Many people feel safe in that their depression or anxiety is continuously managed by medication.
However, these are mind-altering drugs and were never intended as a permanent solution.
In a recent study from Midwestern University Chicago, researchers say that people who have taken antidepressants for years should consider coming off the medication.
But often these people will likely face difficult and even dangerous withdrawal symptoms due to physical dependence.
The researchers suggest once the patient’s depression or anxiety has been resolved, the physician should guide them toward discontinuation, while providing non-pharmacologic treatments to help them maintain their mental health.
The best process is to follow a tapering schedule while consulting with a physician.

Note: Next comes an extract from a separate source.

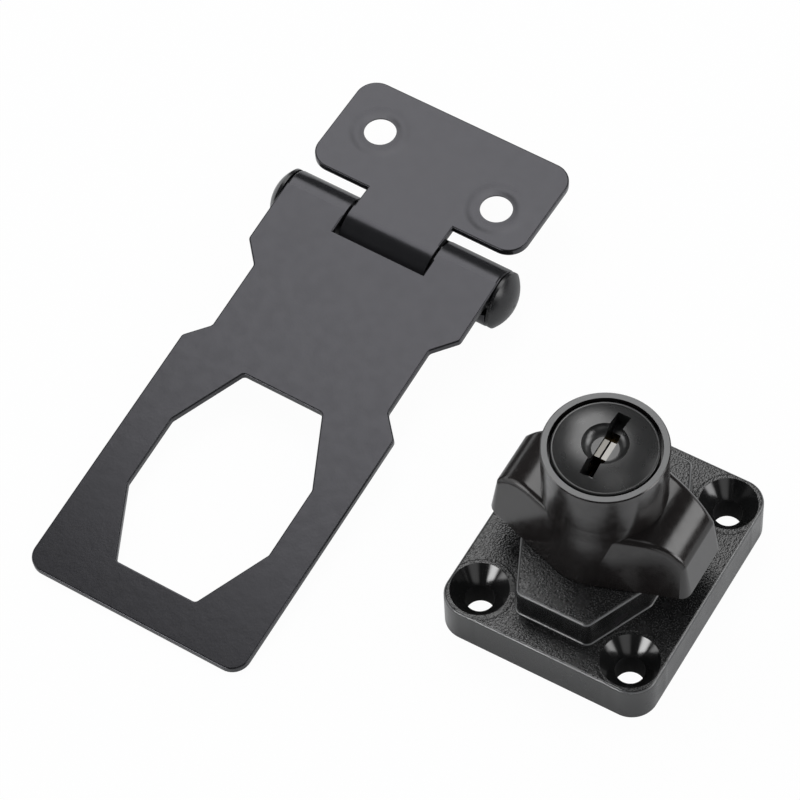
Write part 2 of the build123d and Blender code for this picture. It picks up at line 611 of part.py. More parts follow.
def knuckle(side, start, end):
    """Rolled knuckle between two places across the hinge; side +1 leads to the sheet on +Y, -1 on -Y.
    Its ends on the hinge's two sides are rounded."""
    outer = HASP_RADIUS
    turn = side * CURL_ANGLE
    last = radians(90 + turn)
    tip_out = (outer * cos(last), outer * sin(last))
    tip_in = (SHEET_UNDER * cos(last), SHEET_UNDER * sin(last))
    flat = side * OVERRUN
    profile = [
        Line((flat, outer), (0, outer)),
        CenterArc((0, 0), outer, 90, turn),
        Line(tip_out, tip_in),
        CenterArc((0, 0), SHEET_UNDER, 90 + turn, -turn),
        Line((0, SHEET_UNDER), (flat, SHEET_UNDER)),
        Line((flat, SHEET_UNDER), (flat, outer)),
    ]
    face = Plane.YZ * make_face(profile)
    curl = Pos(start, 0, 0) * extrude(face, end - start, dir=(1, 0, 0))
    rims = [e for e in curl.edges() if e.geom_type == GeomType.CIRCLE and e.radius > HASP_RADIUS - 0.01
            and abs(e.center().X) > STRAP_HALF_WIDTH - 0.01]
    return fillet(rims, KNUCKLE_EDGE) if rims else curl


def soft_sheet(outline, side):
    """Level punched sheet: the upper edges are rolled over by the punch, the lower ones are sharp."""
    sheet = Pos(0, 0, SHEET_UNDER) * extrude(outline, SHEET, dir=(0, 0, 1))
    return fillet([e for e in edges_at(sheet, HASP_RADIUS) if side * e.center().Y > 0.01], SHEET_EDGE)


def hasp_strap_flat():
    """Strap lying level, pin axis on X through the origin, free end towards -Y."""
    half = [
        (STRAP_HALF_WIDTH, 0),
        (STRAP_HALF_WIDTH, SHOULDER_BACK),
        (NECK_HALF_WIDTH, NECK_BACK),
        (NECK_HALF_WIDTH, NECK_FULL),
        (STRAP_HALF_WIDTH, NECK_START),
        (STRAP_HALF_WIDTH, -STRAP_LENGTH),
    ]
    other = [(-x, y) for x, y in reversed(half)]
    outline = make_face(Polyline(*(half + other), close=True))
    ends = [v for v in outline.vertices() if abs(v.Y + STRAP_LENGTH) < 0.01]
    outline = fillet(ends, STRAP_CORNER)
    steps = [v for v in outline.vertices() if NECK_START - 0.01 < v.Y < SHOULDER_BACK + 0.01]
    outline = fillet(steps, STEP_CORNER)
    outline -= Pos(0, (OVERRUN + NOTCH_EDGE) / 2) * Rectangle(2 * NOTCH_HALF_WIDTH, OVERRUN - NOTCH_EDGE)
    outline -= Pos(0, WINDOW_CENTRE) * window_outline()
    sheet = soft_sheet(outline, -1)
    sheet += knuckle(-1, -STRAP_HALF_WIDTH, -NOTCH_HALF_WIDTH)
    sheet += knuckle(-1, NOTCH_HALF_WIDTH, STRAP_HALF_WIDTH)
    return sheet


def hasp_leaf_flat():
    """Mounting leaf lying level, pin axis on X through the origin."""
    width = 2 * STRAP_HALF_WIDTH
    plate = Pos(0, (LEAF_NEAR + LEAF_FAR) / 2) * Rectangle(width, LEAF_FAR - LEAF_NEAR)
    plate = fillet(plate.vertices(), LEAF_CORNER)
    plate += Pos(0, (LEAF_NEAR + OVERRUN) / 2) * Rectangle(2 * TAB_HALF_WIDTH, LEAF_NEAR + OVERRUN)
    sheet = soft_sheet(plate, 1)
    sheet += knuckle(1, -TAB_HALF_WIDTH, TAB_HALF_WIDTH)
    for x, y in ((-LEAF_HOLE_X, LEAF_HOLE_LEFT_Y), (LEAF_HOLE_X, LEAF_HOLE_RIGHT_Y)):
        sheet -= Pos(x, y, 0) * leaf_hole()
    return sheet


def leaf_hole():
    """Screw hole through the leaf, sunk from the barrel's side."""
    hole = LEAF_HOLE_DIAMETER / 2
    sink = LEAF_HOLE_SINK / 2
    outline = Polyline(
        (0, SHEET_UNDER - OVERRUN),
        (sink, SHEET_UNDER - OVERRUN),
        (sink, SHEET_UNDER),
        (hole, HASP_RADIUS - LEAF_HOLE_LAND),
        (hole, HASP_RADIUS + OVERRUN),
        (0, HASP_RADIUS + OVERRUN),
        close=True,
    )
    return revolve(make_face(Plane.XZ * outline), Axis.Z)


def hinge_pin_flat():
    """Pin along X with a low domed head at each end."""
    reach = STRAP_HALF_WIDTH + PIN_HEAD_GAP
    collar = reach + PIN_COLLAR
    tip = collar + PIN_DOME
    sphere = (PIN_HEAD_RADIUS ** 2 + PIN_DOME ** 2) / (2 * PIN_DOME)
    half_turn = asin(PIN_HEAD_RADIUS / sphere) / 2
    dome_x = tip - sphere + sphere * cos(half_turn)
    dome_y = sphere * sin(half_turn)
    outline = [
        Line((-tip, 0), (tip, 0)),
        ThreePointArc((tip, 0), (dome_x, dome_y), (collar, PIN_HEAD_RADIUS)),
        Line((collar, PIN_HEAD_RADIUS), (reach, PIN_HEAD_RADIUS)),
        Line((reach, PIN_HEAD_RADIUS), (reach, PIN_RADIUS)),
        Line((reach, PIN_RADIUS), (-reach, PIN_RADIUS)),
        Line((-reach, PIN_RADIUS), (-reach, PIN_HEAD_RADIUS)),
        Line((-reach, PIN_HEAD_RADIUS), (-collar, PIN_HEAD_RADIUS)),
        ThreePointArc((-collar, PIN_HEAD_RADIUS), (-dome_x, dome_y), (-tip, 0)),
    ]
    return revolve(make_face(outline), Axis.X)


def place_hasp(piece, tilt=0.0):
    """Put a hasp piece where it lies beside the lock body, tilted about the pin."""
    return Pos(HASP_X, HASP_Y, HASP_RADIUS) * Rot(0, 0, HASP_TURN) * Rot(tilt, 0, 0) * piece


pieces = {
    "base_plate": base_plate(),
    "turn_knob": turn_knob(),
    "key_plug": key_plug(),
    "plug_retainer": plug_retainer(),
    "retainer_spring": retainer_spring(),
    "drive_tail": drive_tail(),
    "lock_bolt": lock_bolt(),
    "thrust_washer": thrust_washer(),
    "disc_spring": disc_spring(),
    "spindle_ring": spindle_ring(),
    "hasp_mounting_leaf": place_hasp(hasp_leaf_flat()),
    "hasp_strap": place_hasp(hasp_strap_flat(), STRAP_TILT),
    "hinge_pin": place_hasp(hinge_pin_flat()),
}
for index in range(WAFER_COUNT):
    pieces[f"wafer_{index + 1}"] = wafer(index)
    pieces[f"wafer_spring_{index + 1}"] = wafer_spring(index)

os.makedirs("parts", exist_ok=True)
for name, piece in pieces.items():
    piece.label = name
    export_step(piece, f"parts/{name}.step")
    print(name, len(piece.solids()), round(piece.volume, 2))
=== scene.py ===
# %% [markdown]
# # A keyed hasp lock, step by step
# The lock has two halves that lie side by side: a hinged sheet-metal hasp, and a cast lock body with a
# winged turn-knob. The exact shapes come from the CAD model, which this script loads as a fixed frame.
# What Blender adds is what the eye needs to believe the metal: coats, textures, a pale rim, and the light
# of a small studio.

# %% Load the frame
import bpy
import bmesh
import json
from math import atan2, cos, radians
from mathutils import Matrix, Vector


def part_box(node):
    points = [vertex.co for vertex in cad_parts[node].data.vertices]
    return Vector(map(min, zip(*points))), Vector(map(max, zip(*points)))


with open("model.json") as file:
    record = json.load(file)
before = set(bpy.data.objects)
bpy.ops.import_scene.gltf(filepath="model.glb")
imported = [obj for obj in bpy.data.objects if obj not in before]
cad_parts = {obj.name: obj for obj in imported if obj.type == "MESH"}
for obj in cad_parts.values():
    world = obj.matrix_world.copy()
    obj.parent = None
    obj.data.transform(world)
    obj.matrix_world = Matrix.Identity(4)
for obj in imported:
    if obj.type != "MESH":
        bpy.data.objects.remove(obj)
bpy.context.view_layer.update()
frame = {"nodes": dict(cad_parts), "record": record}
nodes = frame["nodes"]
scene = bpy.context.scene
mm = 0.001

# %% [markdown]
# ## The camera
# The photograph was taken with a long lens from above, in front and to the right, and the camera was
# rolled by about four degrees. A camera can be placed by eye, by turning it until the outlines agree, or
# from a fit to known edges. The place, the directions and the lens below came from such a fit, so straight
# lines in the picture fall where they fall in the photograph. A rotation matrix is built from the three
# directions, because it holds the roll as well.

# %% Camera at the photograph's angle
camera_place = Vector((0.154517, -0.287846, 0.549967))
camera_right = Vector((0.86453, 0.50117, -0.03767)).normalized()
camera_ahead = Vector((-0.3011, 0.45647, -0.83724)).normalized()
camera_up = camera_right.cross(camera_ahead)
sensor_width_mm = 36.0
lens_mm = 187.12
nearest_seen = 0.05
farthest_seen = 20.0

camera_data = bpy.data.cameras.new("camera")
camera_data.sensor_width = sensor_width_mm
camera_data.lens = lens_mm
camera_data.clip_start = nearest_seen
camera_data.clip_end = farthest_seen
camera = bpy.data.objects.new("camera", camera_data)
turn = Matrix((camera_right, camera_up, -camera_ahead)).transposed()
camera.matrix_world = Matrix.Translation(camera_place) @ turn.to_4x4()
scene.collection.objects.link(camera)
scene.camera = camera
print("camera", tuple(round(v, 4) for v in camera.location))

# %% [markdown]
# ## Small helpers for node trees
# A material, a world and a node group are all node trees, and most of the work in one is placing a node,
# writing its values and linking it. Each helper below does one such step, which keeps the later cells
# short enough to read. Those that work out a value or a shader return its output socket, so that calls
# can be nested in the order in which the values flow.

# %% Node helpers
def grey(level):
    """Neutral colour of one level, from 0 for black to 1 for white."""
    return (level, level, level, 1.0)


def feed(tree, socket, value):
    """Link an output socket to an input, or write a plain value into it."""
    if isinstance(value, bpy.types.NodeSocket):
        tree.links.new(value, socket)
    else:
        socket.default_value = value


def calculate(tree, operation, *values):
    """Math node on sockets or numbers; returns its result."""
    node = tree.nodes.new("ShaderNodeMath")
    node.operation = operation
    for socket, value in zip(node.inputs, values):
        feed(tree, socket, value)
    return node.outputs["Value"]


def calculate_vector(tree, operation, *values, result="Vector"):
    """Vector math node on sockets or vectors; returns its result."""
    node = tree.nodes.new("ShaderNodeVectorMath")
    node.operation = operation
    for socket, value in zip(node.inputs, values):
        feed(tree, socket, value)
    return node.outputs[result]


def ramp_between(tree, value, low, high, out_low=0.0, out_high=1.0):
    """Smooth step of a value between two marks; returns its result."""
    node = tree.nodes.new("ShaderNodeMapRange")
    node.interpolation_type = "SMOOTHSTEP"
    feed(tree, node.inputs["Value"], value)
    node.inputs["From Min"].default_value = low
    node.inputs["From Max"].default_value = high
    node.inputs["To Min"].default_value = out_low
    node.inputs["To Max"].default_value = out_high
    return node.outputs["Result"]


def mix_shaders(tree, share, first, second):
    """Blend of two shaders; both its inputs are called Shader, so they are taken by number."""
    node = tree.nodes.new("ShaderNodeMixShader")
    feed(tree, node.inputs["Fac"], share)
    tree.links.new(first, node.inputs[1])
    tree.links.new(second, node.inputs[2])
    return node.outputs["Shader"]


def new_material(name):
    """Empty node material; returns it with its tree and its output node."""
    material = bpy.data.materials.new(name)
    material.use_nodes = True
    tree = material.node_tree
    tree.nodes.clear()
    return material, tree, tree.nodes.new("ShaderNodeOutputMaterial")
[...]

Stopping medication outright is almost never advisable.
The study is published in The Journal of the American Osteopathic Association. The lead author is Mireille Rizkalla, Ph.D., Assistant Professor, Department of Clinical Integration.
In the study, the team found patients who stop taking their medication often experience Antidepressant Discontinuation Syndrome (ADS), which includes flu-like symptoms, insomnia, nausea, imbalance, sensory disturbances often described as electric shocks or “brain zaps”, and hyperarousal.
Older, first-generation antidepressants often come with additional risks for more severe symptoms, including aggressiveness, catatonia, cognitive impairment, and psychosis.
Discontinuing any antidepressant also carries a risk for gradual worsening or relapsing of depression and anxiety, as well as suicidal thoughts.
A recent report from the CDC said a quarter of people taking antidepressants had been using them for a decade or more.
The team says this data makes the case that patients and physicians are overly reliant on medication without concern for long-term consequences.
While relatively safe, antidepressants still carry side effects, including weight gain, sexual dysfunction and emotional numbing.
The team also urges caution as the evidence for antidepressant risk factors is based on short-term usage and says there are no sufficient longitudinal studies on the neurologic impact of taking antidepressants for decades.